En Cheles, durante generaciones, el miedo tenía nombre propio: la Santa Compaña. La simple sospecha de que la procesión de almas pudiera aparecer bastaba para que los vecinos cerraran puertas y ventanas a toda prisa ante una muerte inminente. Nadie quería cruzarse con esa comitiva silenciosa que, según la tradición, acudía a buscar el alma del futuro difunto. Los perros aullaban sin control y los gatos desaparecían como si presintieran el peligro.
La escena, transmitida de abuelos a nietos, se repite en relatos que mezclan fe, superstición y una buena dosis de terror Evitar la Santa Compaña se convirtió en una cuestión de supervivencia.
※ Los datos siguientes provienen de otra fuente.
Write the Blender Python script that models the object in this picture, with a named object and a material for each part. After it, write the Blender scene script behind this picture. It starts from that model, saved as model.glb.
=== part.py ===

Ocultarse o salir en dirección contraria es la mejor defensa para evitar a la procesión de espectros, pero si el encuentro es inminente queda aún alguna posibilidad. Las instrucciones son claras si se trata de salvar la vida y evitar convertirse en el próximo penitente. Hay que arrojarse al suelo; coger dos piedras, extender los brazos en cruz y, lo más importante: trazar un círculo en el suelo y no salir de él. Ese límite marca la frontera entre la vida y el abismo. Además es recomendable evitar interactuar o interponerse en su camino.
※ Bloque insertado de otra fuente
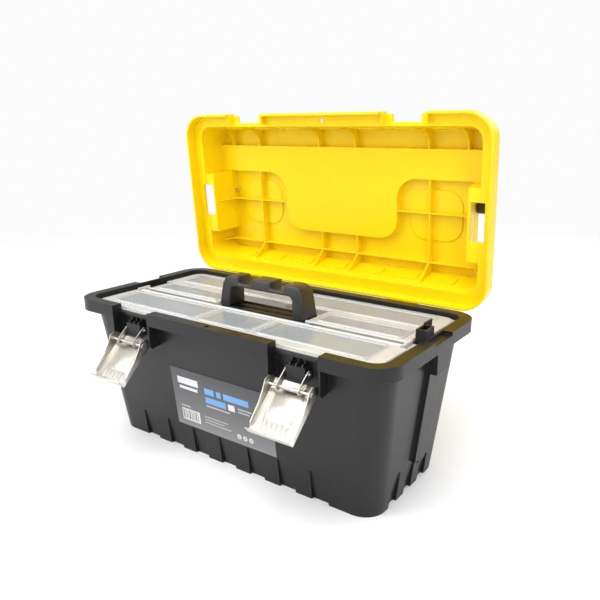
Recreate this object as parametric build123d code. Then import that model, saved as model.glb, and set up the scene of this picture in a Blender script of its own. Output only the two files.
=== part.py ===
from build123d import *
import math
import os

# Toolbox with a lift-out organiser tray. Millimetres, +Z up, +X to the right,
# the front faces -Y. The origin is the middle of the base, on the floor.
# The lid and the latches are modelled shut and then turned to their open rest pose.

# Body
RIM_X, RIM_Y = 230.0, 113.0          # half sizes of the rim's outer edge
BODY_H = 186.0                       # top of the rim
RIM_R = 30.0
BAND = 14.0                          # width of the flat rim band
SKIRT_H, SKIRT_T = 15.0, 2.5
WALL = 3.0
FRONT_TOP, FRONT_FOOT = 101.0, 77.0  # each wall's distance from the middle, at the rim
BACK_TOP, BACK_FOOT = 97.0, 82.0     # and at the floor
END_TOP, END_FOOT = 221.0, 200.0
TUB_R, FLOOR_R = 30.0, 26.0
LEDGE_Z = BODY_H - 9.0               # the tray rests here
LEDGE_IN = 4.0

# Lower wall recesses between the foot lobes
RECESS_W, RECESS_H, RECESS_D = 22.3, 38.0, 3.8
RECESS_TILT = 4.0                    # the recess is shallower towards its top
LONG_RECESSES = [44.6 * n for n in range(-3, 4)]
END_RECESSES = [-35.0, 0.0, 35.0]
COLUMN_MID, COLUMN_HALF = 16.0, 16.0  # raised column and housing on each end

# Latches
LATCH_X = 122.5
GAP_W = 62.0
PIVOT_Y, PIVOT_Z = -102.5, 159.5     # where the link turns on the body
LINK_L = 20.0
LINK_SHUT, LINK_TURN = 260.0, 40.0   # link direction when shut, and its travel to open
LEVER_TRAVEL = 172.7                 # lever travel on the link
PIN_R = 1.6
RUNNING = 0.05                       # radial clearance of every pin in its hole
PLATE_Y = -115.2                     # outer face of the shut lever
SHEET = 1.0                          # latch sheet metal
LEVER_HALF = 28.0
HOOK_Z = 191.9                       # top of the lever's hook lip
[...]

La advertencia es tan contundente como estremecedora: quien interfiere en la marcha de la Santa Compaña morirá pronto y pasará a engrosar sus filas.
Ese destino, narrado con absoluta seriedad en la tradición oral, mantuvo durante décadas un respeto casi religioso hacia la procesión espectral. No importaba la hora ni el lugar; si alguien susurraba que la Compaña rondaba los caminos, el pueblo entero reducía su mundo a una única idea: evitarla a toda costa.